■ Information supplied ■
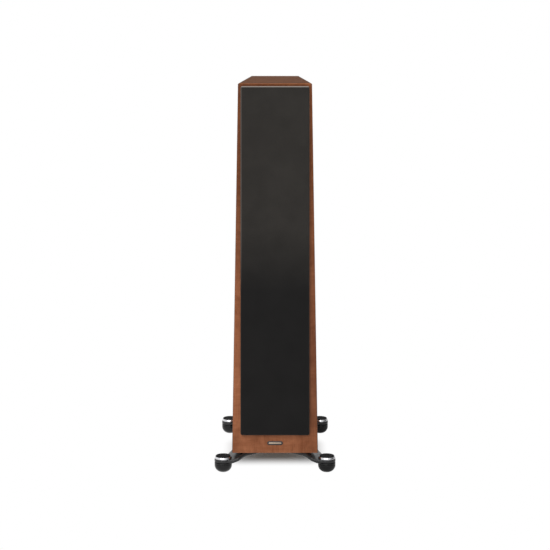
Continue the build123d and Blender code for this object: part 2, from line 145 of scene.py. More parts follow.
class Graph:
    """A node tree laid out by short calls."""

    def __init__(self, tree, family="ShaderNode"):
        self.tree, self.family = tree, family

    def node(self, kind, settings=None, **inputs):
        """A new node, with its properties set and its inputs set or linked by name."""
        made = self.tree.nodes.new(kind if "Node" in kind else self.family + kind)
        for name, value in (settings or {}).items():
            setattr(made, name, value)
        for name, value in inputs.items():
            self.feed(made.inputs[name.replace("_", " ")], value)
        return made

    def feed(self, socket, value):
        """Links an output to a socket, or sets the socket's own value."""
        if isinstance(value, Value):
            value = value.socket
        if isinstance(value, bpy.types.NodeSocket):
            self.tree.links.new(value, socket)
        else:
            socket.default_value = value

    def math(self, operation, *values, kind="Math", result=0):
        """A result of a Math or VectorMath node."""
        made = self.node(kind, {"operation": operation})
        for socket, value in zip(made.inputs, values):
            self.feed(socket, value)
        return Value(self, made.outputs[result])

    def split(self, vector):
        """The three parts of a vector."""
        return [Value(self, part) for part in self.node("SeparateXYZ", Vector=vector).outputs]

    def spread(self, value, low, high, to_low=0.0, to_high=1.0, interpolation="LINEAR"):
        """A value mapped from one range to another and kept within it."""
        made = self.node("MapRange", {"interpolation_type": interpolation}, Value=value,
                         From_Min=low, From_Max=high, To_Min=to_low, To_Max=to_high)
        return Value(self, made.outputs["Result"])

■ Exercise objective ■
Copy every line verbatim.

■ Solution to this exercise ■
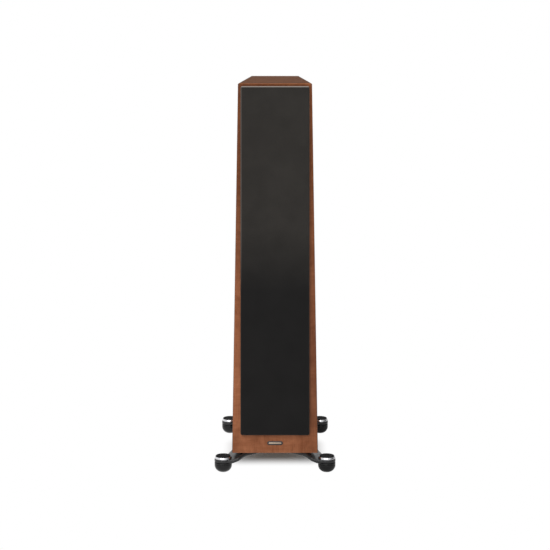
Continue the build123d and Blender code for this object: part 2, from line 145 of scene.py. More parts follow.
class Graph:
    """A node tree laid out by short calls."""

    def __init__(self, tree, family="ShaderNode"):
        self.tree, self.family = tree, family

    def node(self, kind, settings=None, **inputs):
        """A new node, with its properties set and its inputs set or linked by name."""
        made = self.tree.nodes.new(kind if "Node" in kind else self.family + kind)
        for name, value in (settings or {}).items():
            setattr(made, name, value)
        for name, value in inputs.items():
            self.feed(made.inputs[name.replace("_", " ")], value)
        return made

    def feed(self, socket, value):
        """Links an output to a socket, or sets the socket's own value."""
        if isinstance(value, Value):
            value = value.socket
        if isinstance(value, bpy.types.NodeSocket):
            self.tree.links.new(value, socket)
        else:
            socket.default_value = value

    def math(self, operation, *values, kind="Math", result=0):
        """A result of a Math or VectorMath node."""
        made = self.node(kind, {"operation": operation})
        for socket, value in zip(made.inputs, values):
            self.feed(socket, value)
        return Value(self, made.outputs[result])

    def split(self, vector):
        """The three parts of a vector."""
        return [Value(self, part) for part in self.node("SeparateXYZ", Vector=vector).outputs]

    def spread(self, value, low, high, to_low=0.0, to_high=1.0, interpolation="LINEAR"):
        """A value mapped from one range to another and kept within it."""
        made = self.node("MapRange", {"interpolation_type": interpolation}, Value=value,
                         From_Min=low, From_Max=high, To_Min=to_low, To_Max=to_high)
        return Value(self, made.outputs["Result"])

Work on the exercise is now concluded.